On 14 September, a week before he was to take office, Bashir Jumayyil was assassinated. The next day Israeli forces, violating the ceasefire agreement, moved into Beirut to help the Lebanese Forces secure the city. With the help of the Israelis, the LF moved into the Palestinian refugee camps of Sabra and Shatila and murdered an estimated 1500–3000 civilians, ostensibly in reprisal for the assassination of Bashir Jumayyil (who had actually been killed by Syrian nationalists who wanted to annex Lebanon). On 21 September 1982, parliament elected Amin Jumayyil president in place of his brother. After the massacres, the United States and France returned the Multinational Force to Beirut. In May 1983, under pressure from the United States, Jumayyil agreed to sign a peace treaty with Israel, which was actually ratified by parliament. Opposition to this treaty among Lebanese—and by the Syrians—was so great, however, that Jumayyil felt obliged to refuse to sign it. The Syrians would not negotiate, and the Israelis, who had been protecting Jumayyil's government from its factional enemies, withdrew their forces from the Shuf district southeast of Beirut to South Lebanon. Fighting among the factions then broke out again. The "peacekeepers" became involved in the fighting on the Christian side—American warships shelled Syrian positions in the mountains (killing many civilians in the process)—which provoked retaliation on the ground. In October, suicide bombings, probably carried out by Hizbullah, killed 241 American and 56 French soldiers. The Multinational Force troops were kept in their barracks and eventually left Lebanon in the spring of 1984.

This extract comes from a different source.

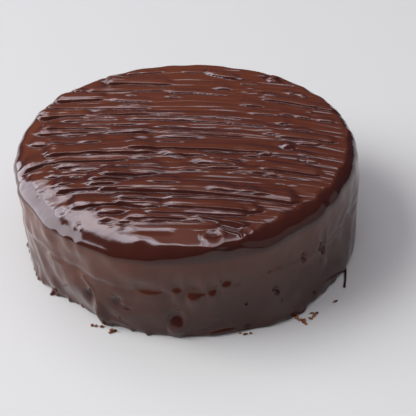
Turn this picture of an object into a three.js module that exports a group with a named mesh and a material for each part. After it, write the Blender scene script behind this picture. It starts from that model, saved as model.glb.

By February 1984 so many Muslim and Druze soldiers had deserted the army, many to factional militias, rather than fight on behalf of a sectarian Christian government, that the army disintegrated. Jumayyil repudiated the agreement with Israel in March 1984. However, opposition to him increased, while the death of his father in August 1984 further accentuated his isolation in the Christian camp, resulting in bloody confrontations between his supporters and members of the militia that was led by Elie Hobeika and Samir Geagea. On 12 March 1985, these two took over the command of the Lebanese Forces. A year later, he backed Samir Geagea, who, on 15 January 1985, expelled Elie Hobeika from the leadership of the LF. In the following month, he refused to resign the presidency of the republic, in spite of intense pressure from the opposition. The latter reproached him for not having ratified the accord between the militias that was signed on 14 January by the leaders of the Shiʿite AMAL, the Druze Progressive Socialist Party (PSP), and the Maronite LF, and which was thought amenable to bringing back peace. In spite of the opposition of Christian leaders, whose chief he was supposed to be, he made overtures to Syria, which led to a schism in the Christian camp.

On 17 January 1987 he took part in the "Christian summit" of Smar Jubayl, with former presidents Camille Chamoun, Charles Hilu, and Sulayman Franjiyya, to try reunifying their movement. On 12 February 1988, he narrowly escaped death when a bomb was discovered in an airplane that was about to take him from Cyprus to Sanaa, Yemen. On 22 September, just before the end of his presidential term and without a successor having been elected, in order to maintain the Christian camp in power, he formed a provisional government led by the Maronite general Michel Aoun, while the official prime minister, Selim al-Hoss, was refusing to resign. At the beginning of October, after receiving death threats from the Lebanese Forces of Samir Geagea, he left Lebanon to go to Paris. In June 1991, he met with Shimon Peres in Brussels and discussed the situation in South Lebanon. In 1992, after returning home to attempt to persuade the Phalangist party to boycott the legislative elections, he was obliged, under government pressure, to cut his stay short.

In July 2000, after twelve years as an exile, he returned to Lebanon, where the situation had changed, due to the death of Syrian president Hafiz al-Asad and the withdrawal of the Israeli army from South Lebanon. He made an attempt to regain the leadership of Phalange, but was frustrated, and later formed a splinter group called Kataʾib al-Qaʿida (the Phalange Base). In 2002 he was expelled from the party, and sued, for insulting the leadership (he used the term "prostitution" in reference to the leadership of current secretary general Karim Pakraduni).